Il fut un temps où les figures médiocres de l’histoire américaine étaient traitées par la dérision ou comme les révélateurs des tares d’une société. Il semble que la mode soit maintenant toute autre. Paul Schrader dans American Gigolo (1980) et Hardcore (1979) s’est fait une spécialité de cette approche religieuse. Robert De Niro dans Voyage au bout de l’enfer (1978) incarnait l’Américain à qui est révélée une force supérieure, au-delà du mal.

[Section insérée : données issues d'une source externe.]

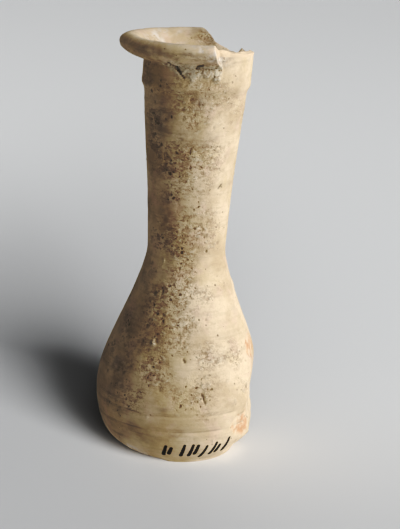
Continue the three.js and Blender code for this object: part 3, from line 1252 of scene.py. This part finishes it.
@dataclass(frozen=True)
class Studio:
    """Table, lights and camera."""

    camera_at: tuple = (-1.0, -440.6, 182.0)
    pitch: float = 16.146
    yaw: float = 0.682
    roll: float = 2.606
    focal_pixels: float = 1605.0
    picture_height: float = 529.0
    sensor: float = 36.0
    table_half: float = 4000.0
    table_lights: tuple = (
        Daylight("window_on_table", -60.0, 18.0, 33.0, 5.4),
        Daylight("sky_on_table", -71.0, 25.0, 50.0, 1.9),
    )
    vessel_lights: tuple = (
        Daylight("window_on_vessel", -12.0, 25.0, 40.0, 2.7),
        Daylight("room_on_vessel", -33.0, 8.0, 38.0, 1.95),
        Daylight("sky_on_vessel", -70.0, 76.0, 70.0, 0.9),
    )
    room_colour: tuple = (0.95, 0.98, 1.0, 1.0)
    room_strength: float = 0.01
    tones: tuple = ((0.05, 0.019), (0.12, 0.054), (0.2, 0.153), (0.3, 0.288), (0.4, 0.4))

    def camera(self) -> None:
        """Makes the camera, at the photograph's place and angle."""
        data = bpy.data.cameras.new("camera")
        data.sensor_width = self.sensor
        data.lens = self.sensor * self.focal_pixels / self.picture_height
        data.clip_start, data.clip_end = 0.01, 30.0
        made = placed("camera", data)
        turned = Matrix.Rotation(math.radians(-self.yaw), 4, "Z")
        turned = turned @ Matrix.Rotation(math.radians(90.0 - self.pitch), 4, "X")
        turned = turned @ Matrix.Rotation(math.radians(self.roll), 4, "Z")
        made.matrix_world = Matrix.Translation(Vector(self.camera_at) * MM) @ turned
        bpy.context.scene.camera = made

    def table(self) -> bpy.types.Object:
        """Makes the floor, a plain square.

        Returns:
            Its object.
        """
        half = self.table_half * MM
        corners = [(-half, -half, 0.0), (half, -half, 0.0), (half, half, 0.0), (-half, half, 0.0)]
        mesh = bpy.data.meshes.new("table_top")
        mesh.from_pydata(corners, [], [(0, 1, 2, 3)])
        mesh.materials.append(TableTop().material())
        made = placed("table_top", mesh)
        return made

    def build(self, vessel: bpy.types.Object) -> None:
        """Makes the camera, the table and the lights, and sets the tones.

        Args:
            vessel: The vessel, which has lights of its own, as the table has.
        """
        self.camera()
        for lit, lights in ((self.table(), self.table_lights), (vessel, self.vessel_lights)):
            for light in lights:
                light.build(lit)
        world = bpy.data.worlds.new("room")
        world.use_nodes = True
        background = world.node_tree.nodes["Background"]
        background.inputs["Color"].default_value = self.room_colour
        background.inputs["Strength"].default_value = self.room_strength
        bpy.context.scene.world = world
        self.tone()

    def tone(self) -> None:
        """Sets the picture's tones: a small camera's curve, which darkens the shadows."""
        view = bpy.context.scene.view_settings
        view.view_transform = "Standard"
        view.use_curve_mapping = True
        curve = view.curve_mapping.curves[3]
        for dark, shown in self.tones:
            curve.points.new(dark, shown)
        view.curve_mapping.update()


def main() -> None:
    """Builds the vessel and its studio, and reports each piece."""
    logging.basicConfig(level=logging.INFO, format="%(message)s")
    flask = Flask().build()
    flask.data.materials.append(Clay().material())
    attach(flask, "root")
    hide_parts(NODE)
    log.info("%s: %d faces, %s", flask.name, len(flask.data.polygons), flask.dimensions)
    Studio().build(flask)


if __name__ == "__main__":
    main()
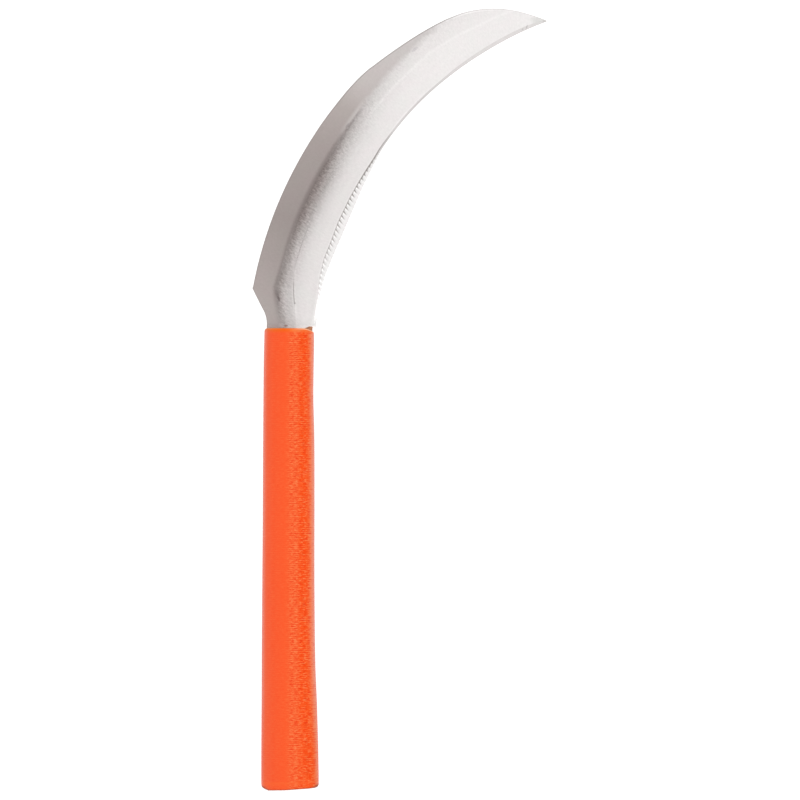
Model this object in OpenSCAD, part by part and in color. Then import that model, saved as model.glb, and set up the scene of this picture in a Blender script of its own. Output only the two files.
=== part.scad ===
// Small harvest sickle with a saw-toothed root and a plain-edged hook.
// One steel sheet is blade and tang. Two wooden halves are pinned over the
// tang, and a vinyl sleeve with a closed butt is drawn over the wood.
// It lies on the back of its grip. +Y runs along the grip to the blade, +X to
// the cutting side and +Z out of the blade's front face. Millimetres.

/* [Grip] */
// Length of the grip from its mouth to its butt, on the centre line
grip_len = 201; // [150:1:260]
// Thickness of the grip from its front flat to its back flat
grip_t = 15; // [12:0.5:20]
// Rounding of the grip's four long edges
grip_edge_r = 5; // [4:0.25:5.75]
// Centre line to the heel side, at the mouth
heel_side_mouth = 10.9; // [9.5:0.1:14]
// Centre line to the cutting side, at the mouth
cut_side_mouth = 10.6; // [9.5:0.1:14]
// Centre line to the heel side, where the flare begins
heel_side_waist = 12.1; // [9.5:0.1:15]
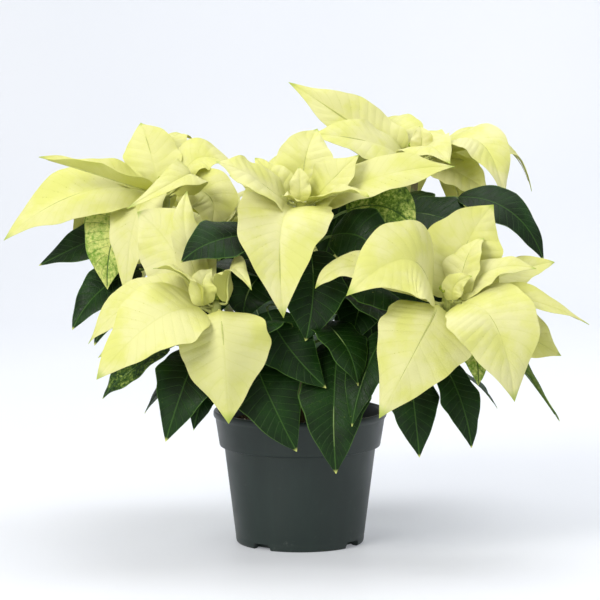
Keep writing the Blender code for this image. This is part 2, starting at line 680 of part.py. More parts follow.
def ring_specs(ring):
    first, step, count, reach, tip_height, mid_height, width = ring
    specs = []
    for k in range(count):
        heading = math.radians(first + step * k)
        out = np.array((math.cos(heading), math.sin(heading), 0.0))
        stretch = 1.0 + 0.07 * math.sin(2.4 * k + first)
        mid = out * reach * 0.56 * stretch + (0, 0, mid_height)
        tip = out * reach * stretch + (0, 0, tip_height)
        face = out * (-0.5 if tip_height > mid_height else 0.3) + (0, 0, 1)
        specs.append(Spec(mid, tip, width, face))
    return specs


def stem_path(name, t):
    """Point on the middle line of a stem, from the soil to the head."""
    hub = np.array(HUBS[name], float)
    foot = stem_foot(name)
    top = hub - (0, 0, HUB_LENGTH + GAP)
    first = foot + (0, 0, STEM_RISE[0])
    last = top - (0, 0, STEM_RISE[1])
    t = np.asarray(t, float)[..., None]
    return ((1 - t) ** 3 * foot + 3 * t * (1 - t) ** 2 * first + 3 * t ** 2 * (1 - t) * last
            + t ** 3 * top)


def stem_foot(name):
    """Where a stem leaves the soil; it stands straight in its hole below this point."""
    hub = np.array(HUBS[name], float)
    return unit((hub[0], hub[1], 0)) * STEM_CIRCLE + (0, 0, SOIL_TOP + STEM_LIFT)


def stem_shell(name):
    """Points and faces of a tapered stem."""
    steps = STEM_STEPS + 1
    points, faces = [], []
    for k in range(steps + 1):
        t = max(k - 1, 0) / STEM_STEPS
        middle = stem_path(name, t)
        if k == 0:
            middle = middle * (1, 1, 0) + (0, 0, HOLE_FLOOR + GAP)
        along = unit(stem_path(name, min(t + 0.02, 1)) - stem_path(name, max(t - 0.02, 0)))
        if k in (0, 1, steps):
            along = np.array((0, 0, 1.0))
        side = unit(np.cross(along, (0, 1, 0)))
        up = np.cross(side, along)
        radius = STEM_FOOT_RADIUS + (STEM_TOP_RADIUS - STEM_FOOT_RADIUS) * t
        for corner in range(STEM_SIDES):
            angle = 2 * math.pi * corner / STEM_SIDES
            points.append(middle + radius * (math.cos(angle) * side + math.sin(angle) * up))
    for k in range(steps):
        for corner in range(STEM_SIDES):
            a = k * STEM_SIDES + corner
            b = k * STEM_SIDES + (corner + 1) % STEM_SIDES
            faces.append((a, b, b + STEM_SIDES))
            faces.append((a, b + STEM_SIDES, a + STEM_SIDES))
    faces.append(tuple(range(STEM_SIDES))[::-1])
    faces.append(tuple(range(steps * STEM_SIDES, (steps + 1) * STEM_SIDES)))
    return np.array(points), faces


def leaf_from(name, spec, order):
    foot = stem_path(name, spec.height)
    return Blade(foot, np.array(spec.root, float), np.array(spec.mid, float),
                 np.array(spec.tip, float), spec.width, np.array(spec.face, float), spec.fold,
                 spec.arch, spec.wave, (order * 0.31) % 1.0, LEAF_BASE, LEAF_LOBE)


def rule_leaf(name, rule, order):
    height, heading, stalk, length, width = rule
    foot = stem_path(name, height)
    out = np.array((math.cos(math.radians(heading)), math.sin(math.radians(heading)), 0.0))
    root = foot + out * stalk + (0, 0, 8.0)
    mid = root + out * length * 0.48 - (0, 0, length * 0.08)
    tip = root + out * length * 0.84 - (0, 0, length * 0.46)
    face = out * 0.4 + (0, 0, 1)
    return leaf_from(name, LeafSpec(height, root, mid, tip, width, face), order)


def bud_shapes(name):
    """The buds of one head: places and sizes by the sunflower rule, from the hub up."""
    hub = np.array(HUBS[name], float)
    shapes = []
    for k in range(BUD_COUNT):
        angle = GOLDEN_ANGLE * k
        reach = 3.1 * math.sqrt(k)
        place = hub + (reach * math.cos(angle), reach * math.sin(angle), 9.0 - 0.5 * k)
        shapes.append((place, 2.6 + 0.12 * k))
    return shapes


def bud_shell(place, size):
    """Points and faces of one egg-shaped bud."""
    profile = [(0, -1.5 * size), (0.9 * size, -0.6 * size), (0.85 * size, 0.8 * size),
               (0, 1.5 * size)]
    return turned_shell(profile, BUD_SIDES, place)


def make_buds(name, finish):
    buds = turned_solid("buds_" + name, BUD_BASE, STEM_SIDES, finish, HUBS[name])
    others = []
    for number, (place, size) in enumerate(bud_shapes(name)):
        points, faces = bud_shell(place, size)
        others.append(make_object("bud_%d" % number, points, faces, recalculate=True))
    use_boolean(buds, "UNION", others)
    smooth(buds, 50)


def fuse_blades(base, blades):
    others = []
    for number, blade in enumerate(blades):
        points, faces, _ = blade_shell(blade)
        others.append(make_object("blade_%d" % number, points, faces, recalculate=True))
    use_boolean(base, "UNION", others, ("MANIFOLD", "EXACT"))
    smooth(base)


def arrange():
    """Settle every blade, the ones that the front shows first and then those set by a rule.

    Gives the bracts and the leaves of each stem.
    """
    bed = Bed()
    bracts = {name: [] for name in HUBS}
    leaves = {name: [] for name in HUBS}
    bed.add_solid("pot", *turned_shell(pot_profile(), POT_SIDES))
    for name in HUBS:
        bed.add_solid("stem_" + name, *stem_shell(name))
        bed.add_solid("bloom_" + name, *turned_shell(HUB_PROFILE, STEM_SIDES, HUBS[name]))
        bed.add_solid("buds_" + name, *turned_shell(BUD_BASE, STEM_SIDES, HUBS[name]))
        for place, size in bud_shapes(name):
            bed.add_solid("buds_" + name, *bud_shell(place, size))
    jobs = []
    for name, specs in BRACTS.items():
        for order, spec in enumerate(specs):
            jobs.append((HAND_BRACT, name, bract_from(HUBS[name], spec, order), 16))
        order = len(specs)
        for ring in RINGS[name]:
            for spec in ring_specs(ring):
                jobs.append((RULE_BRACT, name, bract_from(HUBS[name], spec, order), 32))
                order += 1
    for name, specs in LEAVES.items():
        for order, spec in enumerate(specs):
            jobs.append((HAND_LEAF, name, leaf_from(name, spec, order), 16))
        for order, rule in enumerate(RULE_LEAVES[name]):
            jobs.append((RULE_LEAF, name, rule_leaf(name, rule, order), 32))
        for order, spec in enumerate(INNER_LEAVES.get(name, [])):
            jobs.append((INNER_LEAF, name, leaf_from(name, spec, order), 24))
    for stage, name, blade, limit in sorted(jobs, key=lambda job: job[0]):
        leafy = stage in (HAND_LEAF, RULE_LEAF, INNER_LEAF)
        node = ("stem_" if leafy else "bloom_") + name
        placed = bed.settle(node, blade, limit)
        (leaves if leafy else bracts)[name].append(placed)
    return bracts, leaves


def main():
    clear_scene()
    bracts, leaves = arrange()
    make_pot()
    make_soil([stem_foot(name) for name in HUBS])
    cream = material("cream_bract", CREAM, 0.5)
    green = material("green_leaf", DARK_GREEN, 0.4)
    bud = material("green_bud", BUD_GREEN, 0.5)
    for name in HUBS:
        stem = make_object("stem_" + name, *stem_shell(name), green, recalculate=True)
        fuse_blades(stem, leaves[name])
        hub = turned_solid("bloom_" + name, HUB_PROFILE, STEM_SIDES, cream, HUBS[name])
        fuse_blades(hub, bracts[name])
        make_buds(name, bud)


main()
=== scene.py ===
"""A cream poinsettia in its nursery pot, dressed for a soft studio photograph.

The frame gives the plain solids. This file gives each of them its living surface: quilted, veined
bracts and leaves on round stalks, woody stems, bud clusters, loose peat and a moulded pot. The
arrangement of the blades repeats the rules that made the solids, in millimetres, so that every
bract and leaf lies where its solid does. The side that faces the viewer is -Y, and +Z is up.
"""
import sys

import logging
import math
from dataclasses import dataclass, field
from enum import Enum
from typing import NamedTuple

import bpy
import numpy as np
from bpy.types import Material, Mesh, Node, NodeSocket, NodeTree, Object
from mathutils import Matrix, Vector
from mathutils.bvhtree import BVHTree
from numpy import ndarray

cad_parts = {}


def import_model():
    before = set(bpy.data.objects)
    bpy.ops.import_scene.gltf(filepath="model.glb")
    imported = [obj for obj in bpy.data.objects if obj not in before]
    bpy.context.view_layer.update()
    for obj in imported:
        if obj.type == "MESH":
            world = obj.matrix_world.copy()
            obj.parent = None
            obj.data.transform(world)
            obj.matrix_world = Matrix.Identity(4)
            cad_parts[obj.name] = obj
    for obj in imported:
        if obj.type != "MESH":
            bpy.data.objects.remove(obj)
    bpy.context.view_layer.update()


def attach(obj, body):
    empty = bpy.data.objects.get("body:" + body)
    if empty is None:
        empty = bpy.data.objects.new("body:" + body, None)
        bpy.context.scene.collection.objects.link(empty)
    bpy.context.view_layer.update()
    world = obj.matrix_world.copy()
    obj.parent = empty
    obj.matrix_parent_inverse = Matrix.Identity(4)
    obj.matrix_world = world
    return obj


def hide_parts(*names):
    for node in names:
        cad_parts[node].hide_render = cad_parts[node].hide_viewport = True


Sheet = tuple[ndarray, ndarray, dict[str, ndarray]]
LOG = logging.getLogger("poinsettia")
MM = 0.001

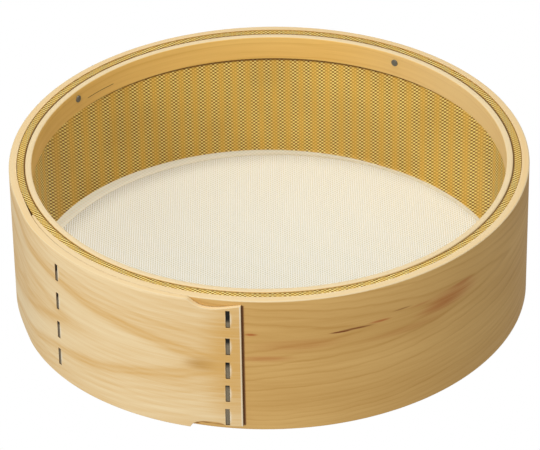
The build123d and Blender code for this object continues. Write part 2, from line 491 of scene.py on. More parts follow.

Martin Scorsese s’engagerait-il, lui aussi, sur cette voie ?


 


 


 

On peut considérer que cette vision rédemptrice d’un personnage comme Jake La Motta est inoffensive, ou alors que le talent conjugué du cinéaste et des acteurs nous en donne une image sublimée. Mais ici, le talent débouche sur l’ambiguïté de la fascination, qui devient patente dans les séquences de combats traitées sur un mode esthétique, qui contrastent avec l’approche quasi documentaire du reste du film. La place de la caméra, le ralenti, l’utilisation du son transforment les giclées de sang et les visages tuméfiés en un spectacle qui, au lieu de susciter le dégoût, apparaît comme un exercice de virtuose du cinéma.

Bernard Nave
Jeune Cinéma n°134, avril 1981


Raging Bull. Réal : Martin Scorsese ; sc : Paul Schrader
& Mardick Martin, d’après le livre Raging Bull : My Story de Jake LaMotta, Joseph Carter & Peter Savage ; ph : Michael Chapman ; mont : Thelma Schoonmaker ; mu : Pietro Mascagni Ella Fitzgerald. Int : Robert de Niro, Joe Pesci, Cathy Moriarty, Frank Vincent, Nicholas Colasanto, Theresa Saldana Mario Gallo Martin Scorsese John Turturro (USA, 1980, 129 mn).